(Rows from an object dataset)
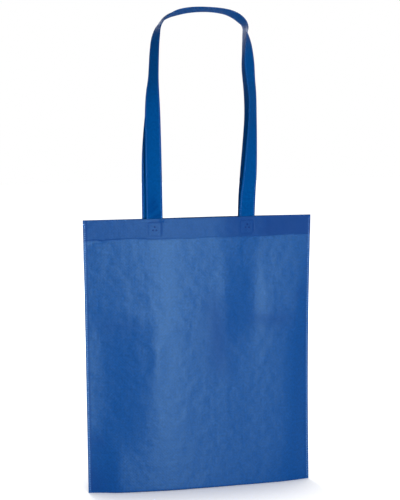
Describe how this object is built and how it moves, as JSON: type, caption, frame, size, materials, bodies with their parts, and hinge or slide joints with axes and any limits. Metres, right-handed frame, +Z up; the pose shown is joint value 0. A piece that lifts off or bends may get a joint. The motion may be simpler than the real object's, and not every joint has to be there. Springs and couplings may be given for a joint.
{
  "type": "non-woven shopping bag",
  "caption": "Flat shopping bag of spunbond non-woven fabric standing on its opened bottom fold, with a turned-in hem, welded sides and long loop handles.",
  "frame": {"origin": "middle of the bag's flat base, on the surface that it stands on", "axes": "+Z up to the mouth and handles, -Y out of the front panel, +X to the right as seen from the front"},
  "size_m": [0.3498, 0.053, 0.7318],
  "materials": {
    "panel_fabric": "royal blue spunbond polypropylene, softly satin",
    "strap_fabric": "royal blue spunbond polypropylene, folded strap with welded edges"
  },
  "bodies": {
    "root": {"bag_body": "panel_fabric", "front_handle": "strap_fabric", "back_handle": "strap_fabric"}
  },
  "joints": []
}
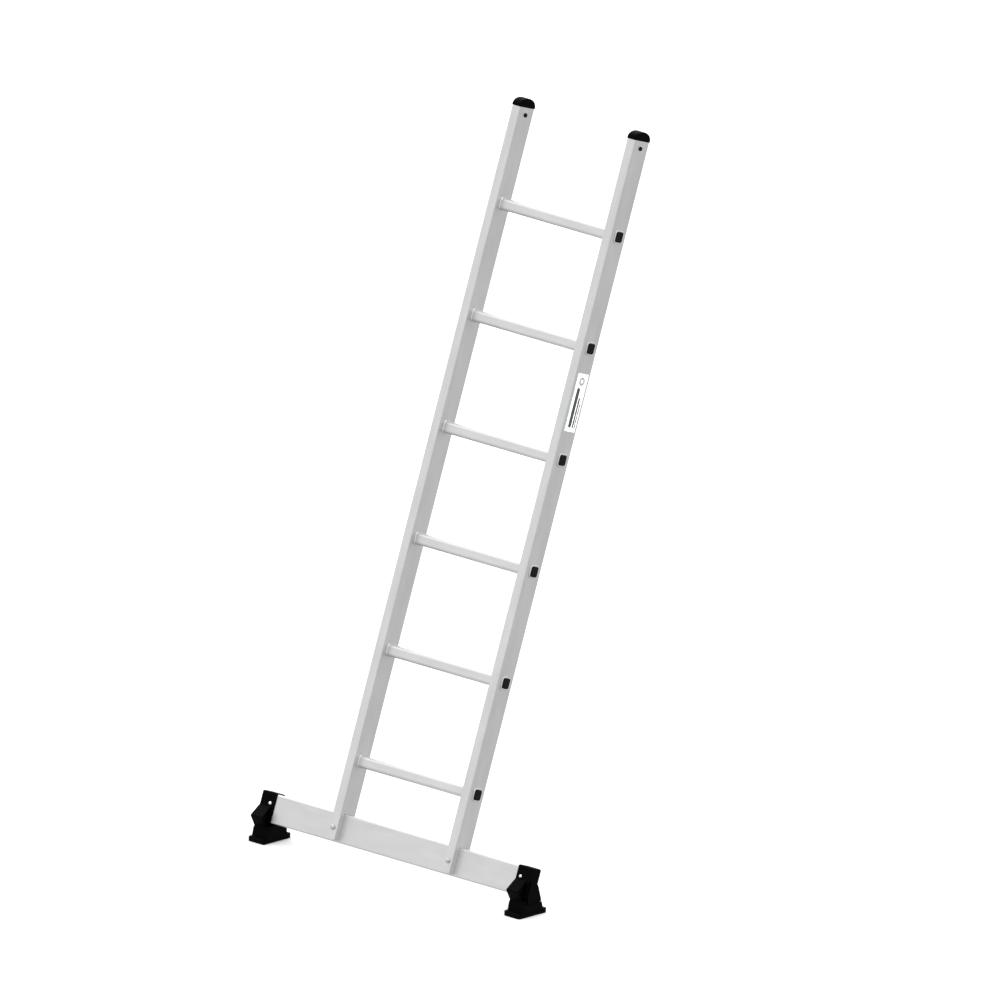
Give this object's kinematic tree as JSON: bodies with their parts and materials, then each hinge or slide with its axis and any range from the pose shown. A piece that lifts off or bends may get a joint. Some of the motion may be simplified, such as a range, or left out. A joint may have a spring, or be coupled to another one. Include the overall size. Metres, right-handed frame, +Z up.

EXERCISE PROMPT:
Take the data above and return it exactly.

TASK RESULT:
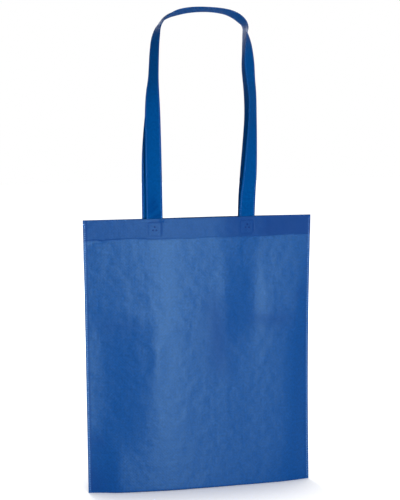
Describe how this object is built and how it moves, as JSON: type, caption, frame, size, materials, bodies with their parts, and hinge or slide joints with axes and any limits. Metres, right-handed frame, +Z up; the pose shown is joint value 0. A piece that lifts off or bends may get a joint. The motion may be simpler than the real object's, and not every joint has to be there. Springs and couplings may be given for a joint.
{
  "type": "non-woven shopping bag",
  "caption": "Flat shopping bag of spunbond non-woven fabric standing on its opened bottom fold, with a turned-in hem, welded sides and long loop handles.",
  "frame": {"origin": "middle of the bag's flat base, on the surface that it stands on", "axes": "+Z up to the mouth and handles, -Y out of the front panel, +X to the right as seen from the front"},
  "size_m": [0.3498, 0.053, 0.7318],
  "materials": {
    "panel_fabric": "royal blue spunbond polypropylene, softly satin",
    "strap_fabric": "royal blue spunbond polypropylene, folded strap with welded edges"
  },
  "bodies": {
    "root": {"bag_body": "panel_fabric", "front_handle": "strap_fabric", "back_handle": "strap_fabric"}
  },
  "joints": []
}
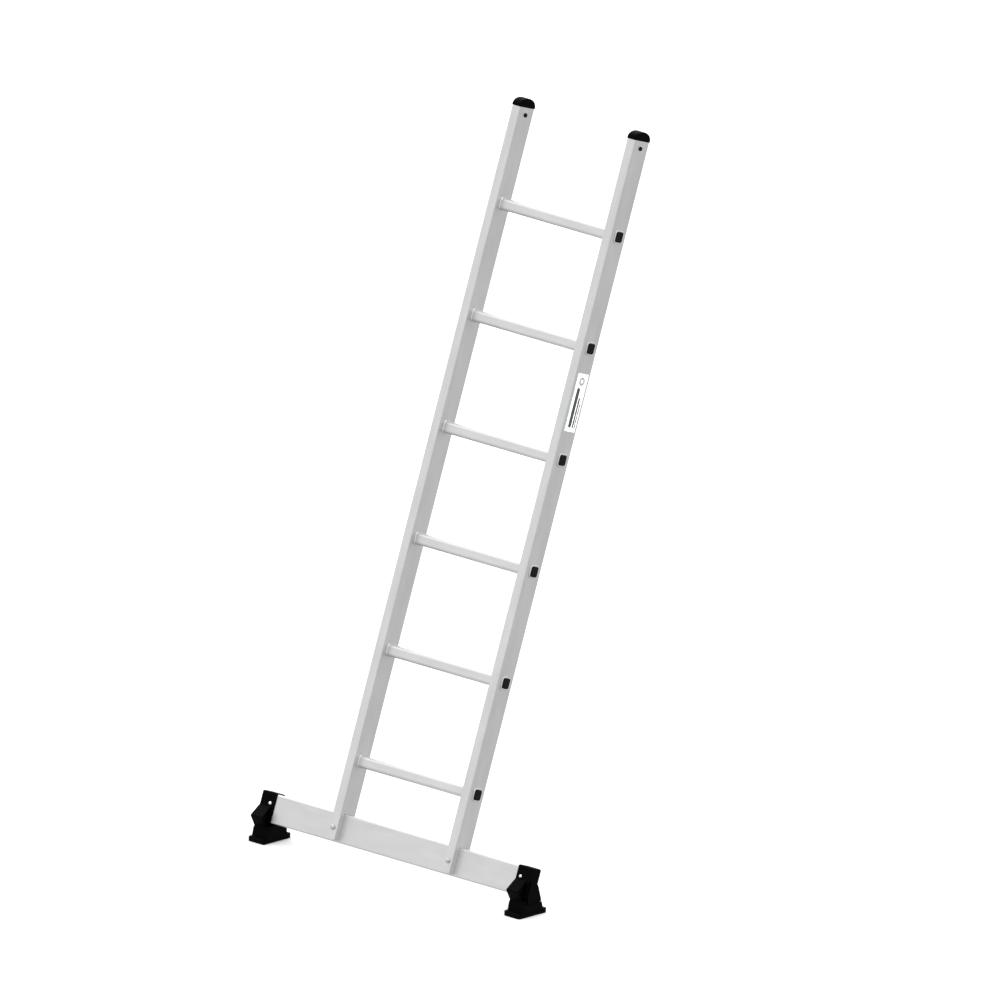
Give this object's kinematic tree as JSON: bodies with their parts and materials, then each hinge or slide with its axis and any range from the pose shown. A piece that lifts off or bends may get a joint. Some of the motion may be simplified, such as a range, or left out. A joint may have a spring, or be coupled to another one. Include the overall size. Metres, right-handed frame, +Z up.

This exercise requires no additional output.